Don't forget the rules of use at the top of this post!
Enjoy.


6 Comments:
simple "thanks" :-) from the Iceman
I enjoyed your ideas. Thanks for sharing them. A couple suggestions:
Right now the indicator is dealing with hard values. Might be nice to convert the values into percentage change instead of the literal. So, a 5 point pullback on a $100 vehicle would be 0.05 or 5%.
Might even be interesting to apply an Average True Range to the mix in order to account for historical volitility. If 20 day Average True Range is 5 points and the current pullback is 7 points...then the corresponding value is 1.4. If Current pullback is 3...then value is 0.6.

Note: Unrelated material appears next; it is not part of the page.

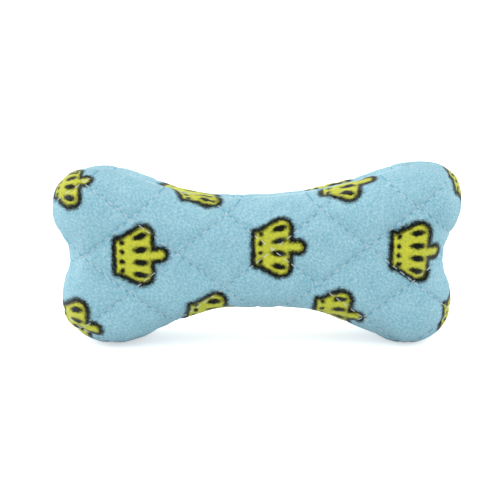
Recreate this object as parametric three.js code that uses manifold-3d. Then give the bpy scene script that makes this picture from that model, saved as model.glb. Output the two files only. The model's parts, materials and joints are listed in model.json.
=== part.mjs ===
// A plump bone-shaped dog toy: two quilted fleece panels sewn edge to edge, stuffed round a squeaker.
// It stands on its two lower lobes. X runs along the bone, Y from its front to its back, Z up.
// The origin is on the ground, under the middle of the toy.

import * as THREE from "three";
import { mergeVertices } from "three/addons/utils/BufferGeometryUtils.js";
import Module from "manifold-3d";

const wasm = await Module();
wasm.setup();

// Driving dimensions, in millimetres.

// The sewn outline, seen from the front.
const upperLength = 180; // over the two upper lobes
const lowerLength = 174; // over the two lower lobes, which the stuffing spreads less
const sewnHeight = 82; // over the lobes, before the toy's weight flattens the lower ones
const waistHeight = 48.8;
const lobeRadius = 20.5;
const cleftRadius = 16; // the hollow between two lobes of one end
const restFlat = 0.5; // how much of each lower lobe is pressed flat on the ground

// The stuffed section, seen from an end.
const shankThickness = 42;
const lobeThickness = 45;
const edgeWidth = 18; // from the seam to where a face levels out
const seamCrease = 1.2; // how far the seam is drawn in below the swell on its two sides

// The layers of a quilted panel, from the skin inwards.
const fleeceThickness = 1.6;
const waddingThickness = 2.6;
const backingThickness = 0.6;
const seamAllowance = 7; // the fleece's turned-in edge
const clearance = 0.3; // between pieces that touch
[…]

I'm sure there are better ways to address the volatility issues. And if I get a chance to test some of this stuff out...I'll post back on the comments of your blog.
Keep up the good work!
Take care,
MT
Thank you VERY much for sharing!
Thanks guys. Michael, I will definitely experiment with your ideas and report back. But will finish the software first.
Sharky,
first I give you credits to this new indicator, will see what it can tell me in my trading.
One thing I learned when developing indicators to use on my charts. Keep it simple. And when I tried to get some understanding of the ADX, (which I myself redesigned into a new indicator as I couldn't read ADX in the heat of the day, watching 10 charts at the same time (http://globetrader.blogspot.com/2006/01/chart-description.html)) I saw, that when dealing with charts you should never ever violate one rule:
UP on any chart or indicator means Long, means Buy, means Uptrend, means prices ultimatly trend or will most likely go up. Vice versa for an indicator below zero. That has to mean Down.
And if my formula gives me reverse results, well then invert the result by multiplying it with -1. Doesn't change one thing, same scale, same patterns, just now Up means Up.
That's fair enough GlobeTrader. I admit that I thought about that point myself.